3. Integrating You Tube use with daily literacy practices (Buck 20-1) (You Tubbing as an academic exercise or not?)

4. You Tube as a way to bridge on-line and off-line spaces (You Tubbing as an academic exercise or not?)

5. Using video posts for social justice work, ACE was already mentioned as one example, and there is also a new app developed by the American Civil Liberties Union of New Jersey to monitor police abuses  (You Tubbing as an academic exercise or not?)

6…what would you add?


5 comments on “How do we incorporate You Tube into a composition/writing class?

  1. Pingback: Upvotes for Good Thesis Statements | Teaching Writing in a Digital Age

  2. My upvotes for what works as academic exercise:
    1) Innermost thoughts as an autoethnographic activity — scaffolded and carefully prompted.
    2) Remixing as social commentary — again, requires skillful scaffolding.
    3) Daily literacy — depends on what you watch.
    4) Online/offline and blended classroom activities. Lectures online. Already doing this at my other school (AAU)
    5) ACE, ACLU, Social Justice Issues, Democracy Now feeds — see link for Josh Wolf

  3. I like how you brought in information from last week’s Richardson reading to explore the academic uses of popular websites like YouTube. I think my only struggle was the “You Tubbing as an academic exercise or not?” part of your post. I thought that the assignments that you came up with (like using YouTube as a way to record daily literacy practices) made a pretty strong case for using YouTube as an academic tool.
    I remember somebody mentioned using YouTube to record and share difficulties. I really liked that idea; it’s not my idea but I like it as a potential exercise. And yes, while I agree that sharing difficulties can put students in a vulnerable position, I think it could be a good way to help students build a sense of community. If the teacher serves as a moderator and as long as the students keep the content appropriate, I think such an exercise should work.

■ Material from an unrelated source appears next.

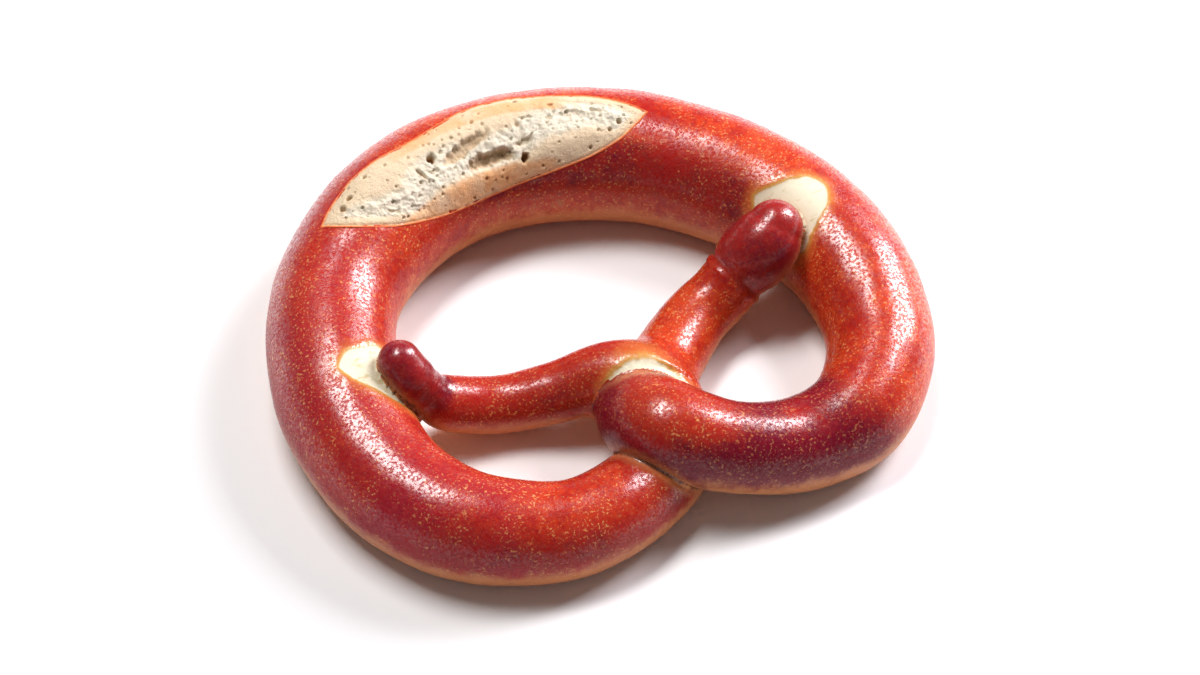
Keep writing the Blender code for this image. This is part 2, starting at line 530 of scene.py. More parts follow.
def swept_rope(shape, material):
    """The rope as one closed skin: geometry nodes sweep it and round its ends, then a remesh fuses it."""
    path = bpy.data.meshes.new("rope_path")
    count = len(STRAND.radii)
    path.from_pydata(STRAND.places * MM, [(i, i + 1) for i in range(count - 1)], [])
    store(path, "thickness", STRAND.radii * MM)

    tree = Growth("rolled_rope", Sides="Int", Fullness="Float", Material="Material")
    curve = tree.node("GeometryNodeMeshToCurve", (), {"Mesh": tree.give("Geometry")})
    thickness = tree.node("GeometryNodeInputNamedAttribute", (), {"Name": "thickness"})["Attribute"]
    thickness = thickness * tree.give("Fullness")
    sockets = {"Resolution": tree.give("Sides"), "Radius": 1.0}
    circle = tree.node("GeometryNodeCurvePrimitiveCircle", (), sockets)
    sockets = {"Curve": curve, "Profile Curve": circle, "Scale": thickness, "Fill Caps": True}
    tube = tree.node("GeometryNodeCurveToMesh", (), sockets)
    ball = tree.node("GeometryNodeMeshIcoSphere", (), {"Radius": 1.0, "Subdivisions": 4})
    tips = tree.node("GeometryNodeCurveEndpointSelection")
    sockets = {"Points": curve, "Selection": tips, "Instance": ball, "Scale": thickness}
    ends = tree.node("GeometryNodeInstanceOnPoints", (), sockets)
    joined = tree.node("GeometryNodeJoinGeometry", (), {0: tube})
    tree.tree.links.new(ends.socket, joined.socket.node.inputs[0])
    tree.finish(joined)
    remesh = ("REMESH", {"mode": "VOXEL", "voxel_size": shape.grain})
    return tree.grow(path, [remesh], Sides=48, Fullness=shape.fullness, Material=material)


def dough_gap(points, lump):
    """How far each point is over the dough's skin, the way out, and where it is on the rope."""
    first = STRAND.nearest(points)
    second = STRAND.nearest(points, other_than=first)
    gap_1, way_1, length_1 = STRAND.gap(points, first)
    gap_2, way_2, length_2 = STRAND.gap(points, second)
    fused = np.maximum(
        within(length_1, LEFT_HUMP, 8) * within(length_2, RIGHT_ARM, 8),
        within(length_2, LEFT_HUMP, 8) * within(length_1, RIGHT_ARM, 8),
    )
    gap, share = soft_min(gap_1, gap_2, CREASE_ROUND + FUSED_ROUND * fused)
    way = unit(share[:, None] * way_1 + (1 - share[:, None]) * way_2)
    flat, share = soft_min(lump - gap, points[:, 2], FOOT_ROUND)
    way = unit(share[:, None] * way + (1 - share[:, None]) * np.array([0, 0, -1.0]))
    return -flat, way, {"sample": first, "length": length_1, "other": gap_2 - gap_1, "fused": fused}


def settle(mesh, unevenness, rounds=3):
    """Moves the vertices onto the dough's skin and returns them, the way out and their places on the rope."""
    points = read_places(mesh)
    lump = lumps(points, unevenness)
    for _ in range(rounds):
        gap, way, where = dough_gap(points, lump)
        points = points - gap[:, None] * way
    return points, way, where


def refine_creases(mesh, near_crease):
    """Splits the faces where strands meet, so that the creases stay sharp."""
    work = bmesh.new()
    work.from_mesh(mesh)
    work.verts.ensure_lookup_table()
    marked = [face for face in work.faces if any(near_crease[vertex.index] for vertex in face.verts)]
    edges = {edge for face in marked for edge in face.edges}
    bmesh.ops.subdivide_edges(work, edges=list(edges), cuts=1, use_grid_fill=True)
    bmesh.ops.triangulate(work, faces=[face for face in work.faces if len(face.verts) > 4])
    work.to_mesh(mesh)
    work.free()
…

  4. I also like the lens of anthropology. I think an important take away from that video is that we should not believe everything that is on youtube—people can be creating characters as an emotional outlet or for entertainment.

    I think we can use youtube very creatively. My group and I came up with this idea of using youtube videos as a substitute for difficulty papers. Students can record themselves and wrestle with points they misunderstood and points that they do understand. The comments section could be a valuable tool for students to provide comments to each other’s videos and students will get a sense of multimodal practice and a sense of their audience. The composition requirement can be satisfied in youtube video link descriptions and in composing comments.

    I also think youtube can be used for role playing such as interviewer/news reporting. A student can play the newscaster and write scripts that are emotionally engaging and hold a microphone to speak. They can exercise their conversational skills by interviewing other people. The video itself can record an important time in history that perhaps the large scale media would not have time to even make a story for.

    I think youtube videos can most effectively be used in classrooms as a teaching tool rather than an assignment. A teacher can make use of the visual aids and lesson plan and present it on video which would make it easier on an instructor to sit and watch a video with the class. A screen cast may be helpful. The teacher can entertain more new questions about how students would make a more effective video and whether the content was easy to understand. The students can then have traditional paper assignments, because that will produce lengthier writing assignments. This is probably more useful in composition classrooms because youtube is easier to pass information along and learn from rather than assessing, because we as composition teachers are still in the process of learning how to assess new media.

  5. Whatever the outcome of today’s election, I’m sure that this blog will go into the history books

    And give us food for thought and fodder for discussions on critical thinking, social justice and more specifically voter rights in the YouTube age, in our classrooms.